The story centers on Danny, played by Tom Ryan (Face 2004, Day 9 2013), an average working class guy who is heavily burdened with insomnia. So heavily, in fact, that it has permeated every part of his life: he says he has not gotten a good night’s sleep in years; his work opportunities are very limited because of it; and, as a result, his ambitions have been stunted. Beaten down by his affliction, he works at a garage sweeping floors, meandering through life more on autopilot than with purpose.
The one good thing in his life is his relationship with his girlfriend Nicole, played by Kathryn Lill (Missed Connections 2012, M is for Mastectomy 2013). Nicole is loyal and sympathetic to her man and is clearly the rock of the relationship. Despite Danny’s instability and stagnation, she is successful but chooses to stay with him out of love. Determined to make it work, she is easily the strongest character of the story.
One day when arriving early to work, he talks with co-worker Kelly, played by Erin Brown (The Rage 2007, Playmate of the Apes 2002), who tells him of a little known experimental method to combat insomnia. She refers him to the mysterious Dr. Zovnig – affectionately known as Dr. Z. The Doctor – played by Tom Coll (Blood Slaughter Massacre, Zombie Hunters series 2007), who explains to Danny the different states of brainwaves and that the titular theta brainwaves are optimal for restorative sleeping. He gives Danny an mp3 player with headphones and instructs him to listen to the frequencies within order to induce the theta state, and thus the mind bending slide into the intangible horrors of the subconscious begins.

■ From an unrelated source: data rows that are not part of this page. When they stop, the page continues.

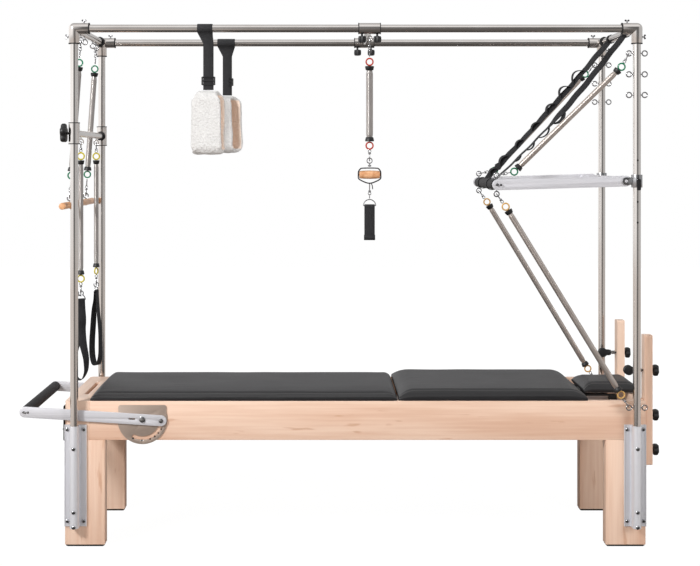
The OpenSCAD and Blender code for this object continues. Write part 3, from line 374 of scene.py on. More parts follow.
X_WAY, Y_WAY, Z_WAY = Vector((1, 0, 0)), Vector((0, 1, 0)), Vector((0, 0, 1))


def mm(x, y, z):
    """A place given in millimetres."""
    return Vector((x, y, z)) / 1000


def turned(bm, where, profile, steps=32):
    """Spins a profile of (radius, height) points about the local Z axis and returns the new points."""
    before = set(bm.verts)
    line = [bm.verts.new(where @ mm(r, 0, h)) for r, h in profile]
    edges = [bm.edges.new(pair) for pair in zip(line, line[1:])]
    axis = where.to_3x3() @ Z_WAY
    bmesh.ops.spin(
        bm, geom=line + edges, cent=where.translation, axis=axis, angle=math.tau, steps=steps, use_merge=True
    )
    bmesh.ops.remove_doubles(bm, verts=[v for v in bm.verts if v not in before], dist=1e-6)
    return [v for v in bm.verts if v not in before]


def at(x, y, z, way="Z"):
    """A place in millimetres whose Z axis points one way."""
    turn = {
        "Z": Matrix.Identity(4), "-Z": Matrix.Rotation(math.pi, 4, "X"),
        "X": Matrix.Rotation(math.pi / 2, 4, "Y"), "-X": Matrix.Rotation(-math.pi / 2, 4, "Y"),
        "Y": Matrix.Rotation(-math.pi / 2, 4, "X"), "-Y": Matrix.Rotation(math.pi / 2, 4, "X"),
    }
    return Matrix.Translation(mm(x, y, z)) @ turn[way]


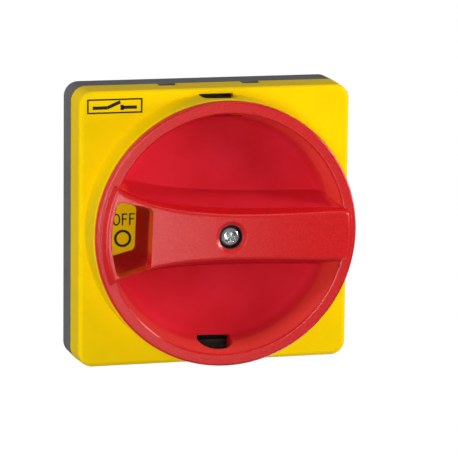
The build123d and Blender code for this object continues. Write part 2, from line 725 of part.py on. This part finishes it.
def fixed_contacts(middle, up):
    """The pair of fixed strips of one contact, each with a rivet and a tapped terminal hole."""
    strip_length = BODY_SIDE / 2 - 1.4 - 5.6
    with BuildPart() as pair:
        with BuildSketch(Plane.XY.offset(up * STRIP_BOTTOM)):
            with Locations((-5.6 - strip_length / 2, -middle), (5.6 + strip_length / 2, -middle)):
                Rectangle(strip_length, STRIP_WIDTH)
            with Locations((-TERMINAL_X, -middle), (TERMINAL_X, -middle)):
                Circle(SCREW_SHANK_R + SLIP_GAP, mode=Mode.SUBTRACT)
        extrude(amount=up * STRIP_THICK)
        with BuildSketch(Plane.XY.offset(up * (STRIP_BOTTOM + STRIP_THICK))):
            with Locations((-RIVET_X, -middle), (RIVET_X, -middle)):
                Circle(RIVET_R)
        extrude(amount=up * 0.36)
    return pair


def clamp_plates(middle, up):
    """The pair of saddle plates that the terminal screws press onto the wires."""
    with BuildPart() as pair:
        with BuildSketch(Plane.XY.offset(up * CLAMP_BOTTOM)):
            with Locations((-TERMINAL_X, -middle), (TERMINAL_X, -middle)):
                Rectangle(6.4, 5.6)
                Circle(SCREW_SHANK_R + SLIP_GAP, mode=Mode.SUBTRACT)
        extrude(amount=up * CLAMP_THICK)
    return pair


def terminal_screws(middle, up):
    """The pair of slotted terminal screws of one contact."""
    head_bottom = CLAMP_BOTTOM + CLAMP_THICK
    with BuildPart() as pair:
        with BuildSketch(Plane.XY.offset(up * STRIP_BOTTOM)):
            with Locations((-TERMINAL_X, -middle), (TERMINAL_X, -middle)):
                Circle(SCREW_SHANK_R)
        extrude(amount=up * (head_bottom - STRIP_BOTTOM))
        with BuildSketch(Plane.XY.offset(up * head_bottom)):
            with Locations((-TERMINAL_X, -middle), (TERMINAL_X, -middle)):
                Circle(2.7)
        extrude(amount=up * 1.7)
        with BuildSketch(Plane.XY.offset(up * (head_bottom + 1.7))):
            with Locations((-TERMINAL_X, -middle), (TERMINAL_X, -middle)):
                Rectangle(6.0, 0.7)
        extrude(amount=-up * 0.9, mode=Mode.SUBTRACT)
    return pair


contact_number = 0
for stage, stage_front in STAGES:
    save(contact_chamber(stage_front), f"contact_chamber_{stage}")
    save(contact_cam(stage_front), f"cam_{stage}")
    stage_middle = stage_front - CHAMBER_DEPTH / 2
    for up in (1, -1):
        contact_number += 1
        save(plunger(stage_middle, up), f"plunger_{contact_number}")
        save(contact_bridge(stage_middle, up), f"bridge_{contact_number}")
        save(contact_spring(stage_middle, up), f"contact_spring_{contact_number}")
        save(fixed_contacts(stage_middle, up), f"fixed_contacts_{contact_number}")
        save(clamp_plates(stage_middle, up), f"clamp_plates_{contact_number}")
        save(terminal_screws(stage_middle, up), f"terminal_screws_{contact_number}")


# ---- rear plate and the long fasteners ----------------------------------------------------

with BuildPart() as rear_plate:
    with BuildSketch(layer(STACK_BACK - REAR_DEPTH)):
        RectangleRounded(BODY_SIDE, BODY_SIDE, BODY_CORNER)
    extrude(amount=REAR_DEPTH)
    chamfer(rear_plate.faces().sort_by(Axis.Y)[-1].edges(), 0.6)
    with BuildSketch(layer(STACK_BACK)):
        Circle(TAIL_R + RUNNING_GAP)
    extrude(amount=-(REAR_DEPTH - 0.8), mode=Mode.SUBTRACT)
    with BuildSketch(layer(STACK_BACK)):
        with GridLocations(2 * TIE_SCREW_X, 0, 2, 1):
            Circle(SMALL_CLEAR_R)
    extrude(amount=-REAR_DEPTH, mode=Mode.SUBTRACT)
save(rear_plate, "rear_plate")


def fixing_screws(head_front, tip, spacing_x, spacing_z, facing):
    """Two slotted cheese-head screws; facing is 1 when the heads look forwards, -1 backwards."""
    columns = 2 if spacing_x else 1
    rows = 2 if spacing_z else 1
    head_height = 1.8
    with BuildPart() as screws:
        with BuildSketch(layer(head_front)):
            with GridLocations(spacing_x, spacing_z, columns, rows):
                Circle(SMALL_SHANK_R)
        extrude(amount=-facing * abs(head_front - tip))
        with BuildSketch(layer(head_front)):
            with GridLocations(spacing_x, spacing_z, columns, rows):
                Circle(SMALL_HEAD_R)
        extrude(amount=facing * head_height)
        with BuildSketch(layer(head_front + facing * head_height)):
            with GridLocations(spacing_x, spacing_z, columns, rows):
                Rectangle(2 * SMALL_HEAD_R, 0.8)
        extrude(amount=-facing * 0.9, mode=Mode.SUBTRACT)
    return screws


save(fixing_screws(BASE_FLOOR, -7.4, 0, 2 * BODY_SCREW_Z, 1), "body_screws")
save(fixing_screws(STACK_BACK - REAR_DEPTH, -5.4, 2 * TIE_SCREW_X, 0, -1), "tie_screws")
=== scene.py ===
import json
import math

import bmesh
import bpy
from mathutils import Matrix, Vector


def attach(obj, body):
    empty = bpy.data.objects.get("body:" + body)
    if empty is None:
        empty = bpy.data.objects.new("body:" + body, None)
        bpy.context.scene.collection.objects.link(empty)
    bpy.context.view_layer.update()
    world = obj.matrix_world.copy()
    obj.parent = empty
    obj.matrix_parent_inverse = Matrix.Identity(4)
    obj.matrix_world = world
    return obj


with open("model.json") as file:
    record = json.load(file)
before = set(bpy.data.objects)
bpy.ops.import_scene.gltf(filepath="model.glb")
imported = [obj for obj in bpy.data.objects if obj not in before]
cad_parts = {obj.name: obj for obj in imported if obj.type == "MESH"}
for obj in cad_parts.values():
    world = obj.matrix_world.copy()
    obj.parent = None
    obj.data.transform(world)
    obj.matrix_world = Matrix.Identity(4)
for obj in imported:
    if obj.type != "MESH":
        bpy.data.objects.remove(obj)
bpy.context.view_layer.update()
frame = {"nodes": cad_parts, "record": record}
nodes = frame["nodes"]

MM = 0.001

# places on the switch in millimetres: front is the distance ahead of the panel
COVER_FACE = 15.5
SKIN_FRONT = (26.2, 26.8)         # where the textured skin of the rim and bar begins
WALL_RADIUS = (25.2, 26.4)        # where the dish turns into its wall, which is painted paler as a painted sheen
WALL_FRONT = (18.4, 21.0)


# ---- camera -------------------------------------------------------------------------------

AZIMUTH = math.radians(15.0)      # the camera stands to the left of the shaft axis
ELEVATION = math.radians(10.63)
ROLL = math.radians(0.65)
DISTANCE = 0.788
AIM_RIGHT = 7.45 * MM
AIM_UP = -3.57 * MM
LENS = 261.8


def make_camera():
    """The camera looks at the front from the left and a little above."""
    back = Vector((
        -math.sin(AZIMUTH) * math.cos(ELEVATION),
        -math.cos(AZIMUTH) * math.cos(ELEVATION),
        math.sin(ELEVATION),
    ))
    right = Vector((math.cos(AZIMUTH), -math.sin(AZIMUTH), 0.0))
    up = back.cross(right)
    place = back * DISTANCE
    aim = right * AIM_RIGHT + up * AIM_UP
    data = bpy.data.cameras.new("camera")
    data.lens = LENS
    data.sensor_width = 36.0
    data.clip_start = 0.01
    data.clip_end = 20.0
    camera = bpy.data.objects.new("camera", data)
    bpy.context.scene.collection.objects.link(camera)
    camera.location = place
    turn = (aim - place).to_track_quat("-Z", "Y").to_matrix().to_4x4()
    roll = Matrix.Rotation(ROLL, 4, "Z")
    camera.matrix_world = Matrix.Translation(place) @ turn @ roll
    bpy.context.scene.camera = camera


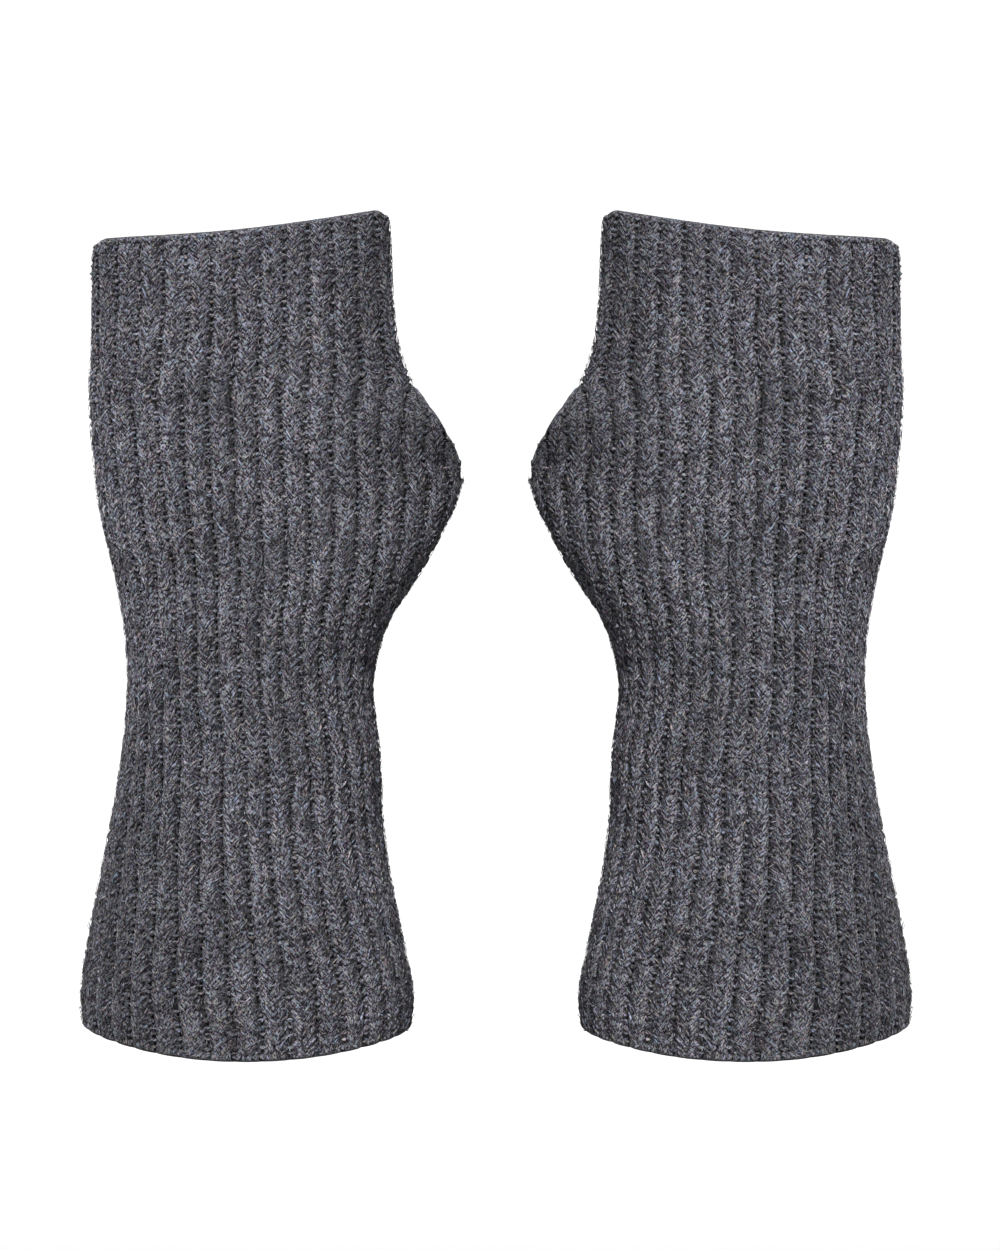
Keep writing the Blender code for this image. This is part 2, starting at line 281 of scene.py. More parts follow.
# Positions of the dark, the middle and the light wools on the noise, and their hues
RAMP_SPOTS = (0.43, 0.50, 0.58)
HUES = ((1.20, 0.70, 1.35), (1.02, 0.955, 1.175), (0.96, 0.995, 1.12))
HUE_GRAIN = 1.5                 # patches of hue in a millimetre of fibre
HUE_SWING = (1.3, 0.2, 1.3)     # how far they change the red, the green and the blue

# The studio's floor, which bends up into its wall, and the light from all round
FLOOR_HEIGHT = -0.32
FLOOR_FRONT = -2.5
WALL_DISTANCE = 1.3
WALL_TOP = 3.0
BEND_RADIUS = 0.35
STUDIO_SIDE = 3.0
AMBIENT_LIGHT = 0.27

# Suns.  lit is the collection that a sun lights, spread is in degrees, and direction is
# where it stands.  The gloves are each other's mirror image, and so is the light on them.
Sun = namedtuple("Sun", "name lit strength spread direction")

SUNS = [
    Sun("left_key", "left", 4.8, 10, (-0.20, -1.0, 0.80)),
    Sun("right_key", "right", 4.8, 10, (0.20, -1.0, 0.80)),
    Sun("left_fill", "left", 1.5, 60, (0.9, -0.35, -0.25)),
    Sun("right_fill", "right", 1.5, 60, (-0.9, -0.35, -0.25)),
    Sun("backdrop_key", "stage", 3.5, 60, (0.0, -1.0, 0.6)),
]

# Camera, level with the middle of the gloves' height
CAMERA_PLACE = (1.0 * MM, -1.0, 16.4 * MM)
PICTURE_HEIGHT = 0.31625        # what the picture spans, a metre from the camera
SENSOR_HEIGHT = 36.0


def smooth_column(rows, name, heights):
    """One column of a table at an array of heights, on a smooth curve through the rows."""
    knots = np.array([row.height for row in rows]) * MM
    values = np.array([getattr(row, name) for row in rows])
    slopes = np.gradient(values, knots)
    i = np.clip(np.searchsorted(knots, heights) - 1, 0, len(knots) - 2)
    span = knots[i + 1] - knots[i]
    t = (heights - knots[i]) / span
    ease = t * t * (3 - 2 * t)
    start = t * (1 - t) ** 2 * span * slopes[i]
    end = t * t * (t - 1) * span * slopes[i + 1]
    return values[i] + (values[i + 1] - values[i]) * ease + start + end


def section_column(name):
    """One column of the two section tables on LEVELS."""
    low = smooth_column(CUFF_TO_TIP, name, LEVELS)
    high = smooth_column(TIP_TO_FINGERS, name, LEVELS)
    return np.where(LEVELS < TIP_HEIGHT, low, high)


OUTER, THUMB, DEPTH, SETBACK = [section_column(name) * MM for name in Section._fields[1:5]]
SQUARE, PINCH, LEAD = [section_column(name) for name in Section._fields[5:]]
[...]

Danny soon discovers that the theta state does in fact help him sleep but the price to pay for it is heavy, and quickly becomes an even bigger problem in his life than the insomnia was. Unable to distinguish what is real and what exists only in his mind, Danny will need to muster all the strength he did not know he had, and rely on his partner Nicole to help him through the mental wasteland that threatens his sanity and his life.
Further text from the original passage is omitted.